Repeat exactly the lines running from the line that contains "The FreeCAD and" to the line that contains "ROLLER_Y = -24.9"; include both ends and add nothing.

* Begin Data records *

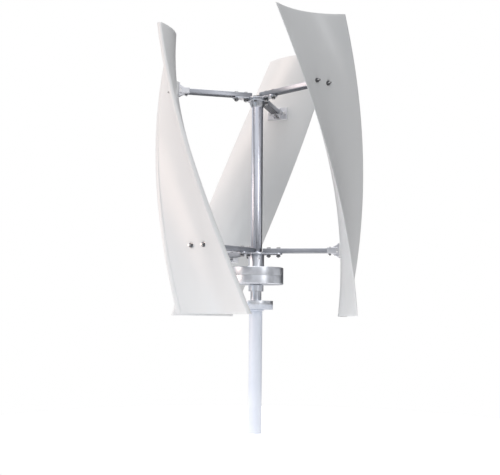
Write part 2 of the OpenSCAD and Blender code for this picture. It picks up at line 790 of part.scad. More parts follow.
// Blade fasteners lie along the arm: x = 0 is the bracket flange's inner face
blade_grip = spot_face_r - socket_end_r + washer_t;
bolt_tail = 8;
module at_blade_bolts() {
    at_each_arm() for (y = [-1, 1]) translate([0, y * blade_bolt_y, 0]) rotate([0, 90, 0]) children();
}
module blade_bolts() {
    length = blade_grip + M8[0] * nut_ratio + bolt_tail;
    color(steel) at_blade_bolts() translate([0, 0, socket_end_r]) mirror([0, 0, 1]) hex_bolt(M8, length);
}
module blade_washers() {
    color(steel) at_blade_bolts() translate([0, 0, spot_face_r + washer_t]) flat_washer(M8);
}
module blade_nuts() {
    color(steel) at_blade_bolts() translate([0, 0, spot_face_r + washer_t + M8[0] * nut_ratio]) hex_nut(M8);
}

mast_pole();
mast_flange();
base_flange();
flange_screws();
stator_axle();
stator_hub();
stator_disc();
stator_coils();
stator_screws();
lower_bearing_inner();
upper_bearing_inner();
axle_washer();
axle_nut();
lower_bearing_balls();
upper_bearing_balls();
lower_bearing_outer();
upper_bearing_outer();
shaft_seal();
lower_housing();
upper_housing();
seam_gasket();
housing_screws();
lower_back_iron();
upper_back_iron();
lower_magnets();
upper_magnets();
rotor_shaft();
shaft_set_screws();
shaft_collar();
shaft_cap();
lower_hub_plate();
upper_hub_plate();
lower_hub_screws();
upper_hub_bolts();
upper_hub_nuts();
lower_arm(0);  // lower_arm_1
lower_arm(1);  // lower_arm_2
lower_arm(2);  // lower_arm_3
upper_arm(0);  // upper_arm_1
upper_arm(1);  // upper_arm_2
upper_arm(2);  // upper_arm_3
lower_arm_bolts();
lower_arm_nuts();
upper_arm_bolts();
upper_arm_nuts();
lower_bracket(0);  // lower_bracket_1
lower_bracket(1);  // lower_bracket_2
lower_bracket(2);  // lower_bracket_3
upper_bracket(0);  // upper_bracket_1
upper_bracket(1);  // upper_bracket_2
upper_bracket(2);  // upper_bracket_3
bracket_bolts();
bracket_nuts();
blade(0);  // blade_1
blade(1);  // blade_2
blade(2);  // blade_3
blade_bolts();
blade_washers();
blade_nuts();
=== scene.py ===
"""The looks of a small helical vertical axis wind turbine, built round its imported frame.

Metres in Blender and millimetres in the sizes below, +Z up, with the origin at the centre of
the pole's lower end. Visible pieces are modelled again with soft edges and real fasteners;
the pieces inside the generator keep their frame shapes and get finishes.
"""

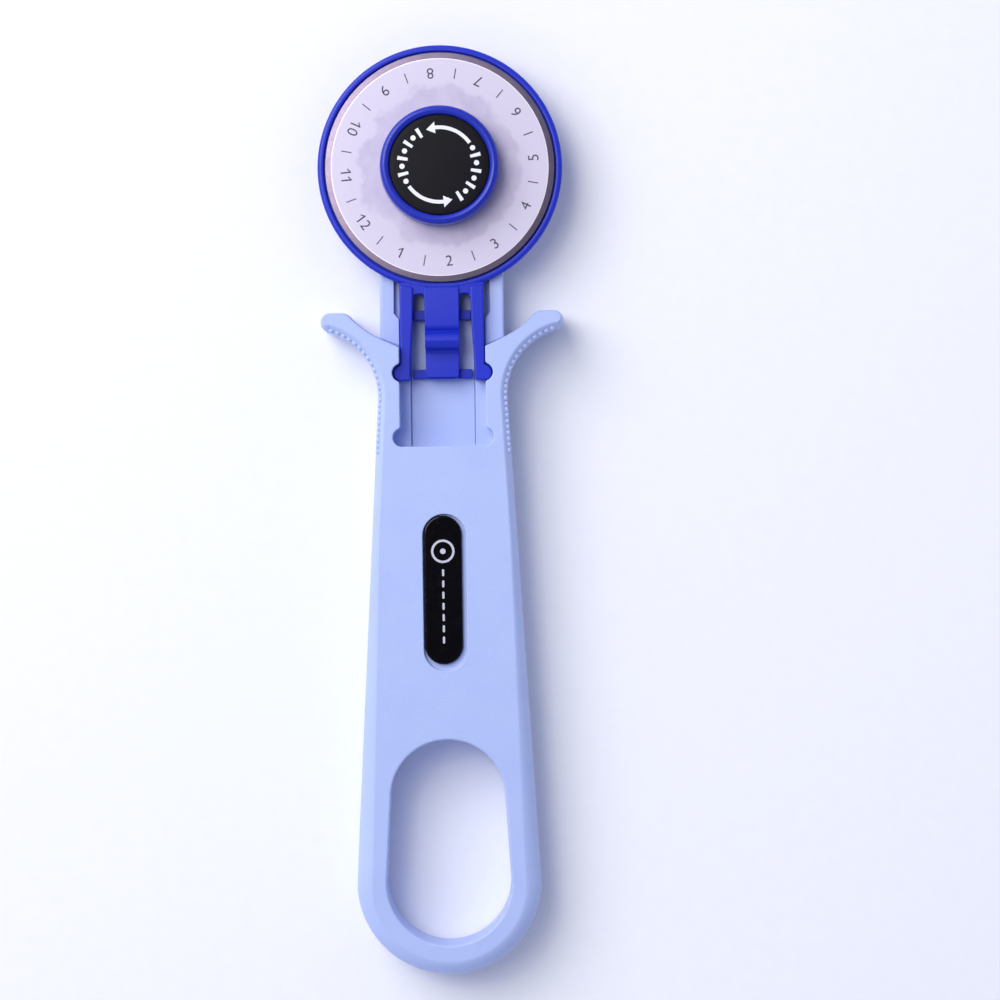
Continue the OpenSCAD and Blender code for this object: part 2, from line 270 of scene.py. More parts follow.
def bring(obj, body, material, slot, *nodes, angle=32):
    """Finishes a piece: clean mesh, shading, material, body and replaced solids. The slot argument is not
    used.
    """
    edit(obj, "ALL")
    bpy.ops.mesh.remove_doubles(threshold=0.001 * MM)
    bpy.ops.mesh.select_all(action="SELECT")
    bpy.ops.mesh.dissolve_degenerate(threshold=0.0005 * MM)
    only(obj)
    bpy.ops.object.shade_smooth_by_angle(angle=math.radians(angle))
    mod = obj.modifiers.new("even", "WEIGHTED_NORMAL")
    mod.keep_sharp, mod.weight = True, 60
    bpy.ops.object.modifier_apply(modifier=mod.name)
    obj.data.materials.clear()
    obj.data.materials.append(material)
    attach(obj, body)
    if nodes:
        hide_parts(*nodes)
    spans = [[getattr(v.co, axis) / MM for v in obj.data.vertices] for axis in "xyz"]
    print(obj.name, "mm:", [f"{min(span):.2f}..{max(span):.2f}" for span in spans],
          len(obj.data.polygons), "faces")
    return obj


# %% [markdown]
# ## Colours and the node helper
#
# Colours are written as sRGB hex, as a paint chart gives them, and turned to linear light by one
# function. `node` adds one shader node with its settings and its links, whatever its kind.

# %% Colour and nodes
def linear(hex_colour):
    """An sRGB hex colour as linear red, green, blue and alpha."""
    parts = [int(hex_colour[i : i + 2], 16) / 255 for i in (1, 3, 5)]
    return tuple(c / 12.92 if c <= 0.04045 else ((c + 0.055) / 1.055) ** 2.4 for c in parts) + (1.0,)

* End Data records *
* Begin Data records *

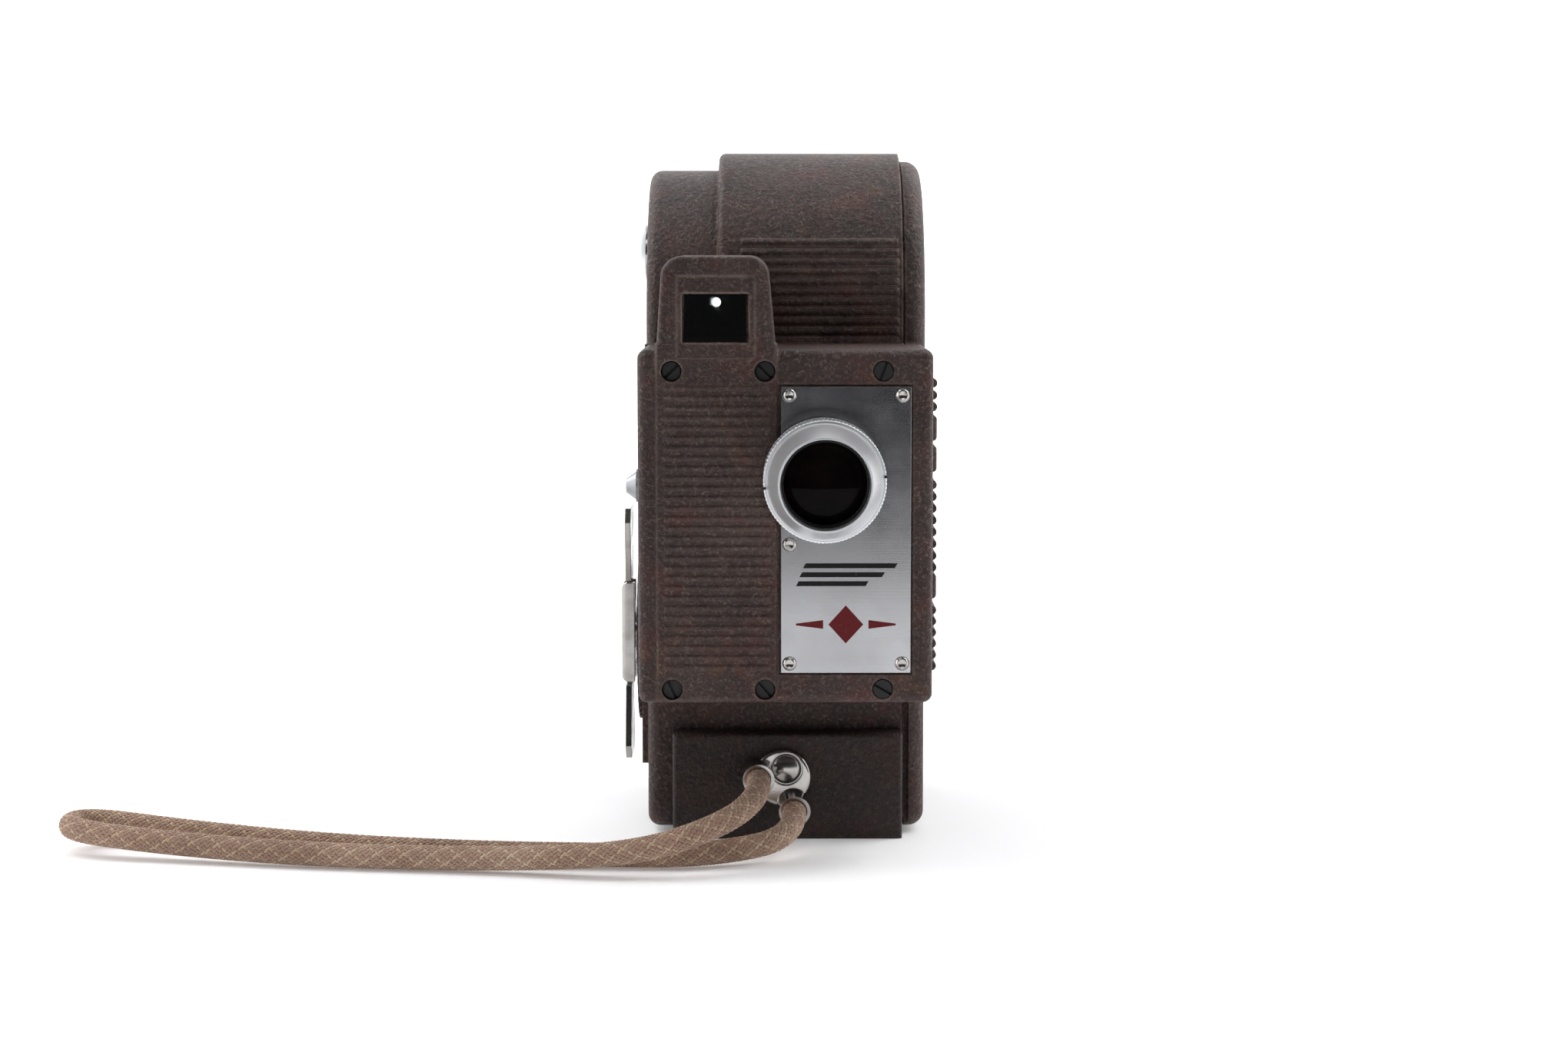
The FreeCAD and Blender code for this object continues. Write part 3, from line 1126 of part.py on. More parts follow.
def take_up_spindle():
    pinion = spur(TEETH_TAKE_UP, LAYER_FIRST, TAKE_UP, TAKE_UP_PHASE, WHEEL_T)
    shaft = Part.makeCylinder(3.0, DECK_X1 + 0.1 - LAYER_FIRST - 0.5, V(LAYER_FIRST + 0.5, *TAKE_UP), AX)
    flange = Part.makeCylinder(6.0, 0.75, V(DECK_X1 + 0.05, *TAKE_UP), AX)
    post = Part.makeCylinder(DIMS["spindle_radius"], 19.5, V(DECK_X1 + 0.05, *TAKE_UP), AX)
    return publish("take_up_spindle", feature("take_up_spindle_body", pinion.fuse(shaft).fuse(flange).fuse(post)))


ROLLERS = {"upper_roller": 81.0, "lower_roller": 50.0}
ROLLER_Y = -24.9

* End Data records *

» **Final result**
The FreeCAD and Blender code for this object continues. Write part 3, from line 1126 of part.py on. More parts follow.
def take_up_spindle():
    pinion = spur(TEETH_TAKE_UP, LAYER_FIRST, TAKE_UP, TAKE_UP_PHASE, WHEEL_T)
    shaft = Part.makeCylinder(3.0, DECK_X1 + 0.1 - LAYER_FIRST - 0.5, V(LAYER_FIRST + 0.5, *TAKE_UP), AX)
    flange = Part.makeCylinder(6.0, 0.75, V(DECK_X1 + 0.05, *TAKE_UP), AX)
    post = Part.makeCylinder(DIMS["spindle_radius"], 19.5, V(DECK_X1 + 0.05, *TAKE_UP), AX)
    return publish("take_up_spindle", feature("take_up_spindle_body", pinion.fuse(shaft).fuse(flange).fuse(post)))


ROLLERS = {"upper_roller": 81.0, "lower_roller": 50.0}
ROLLER_Y = -24.9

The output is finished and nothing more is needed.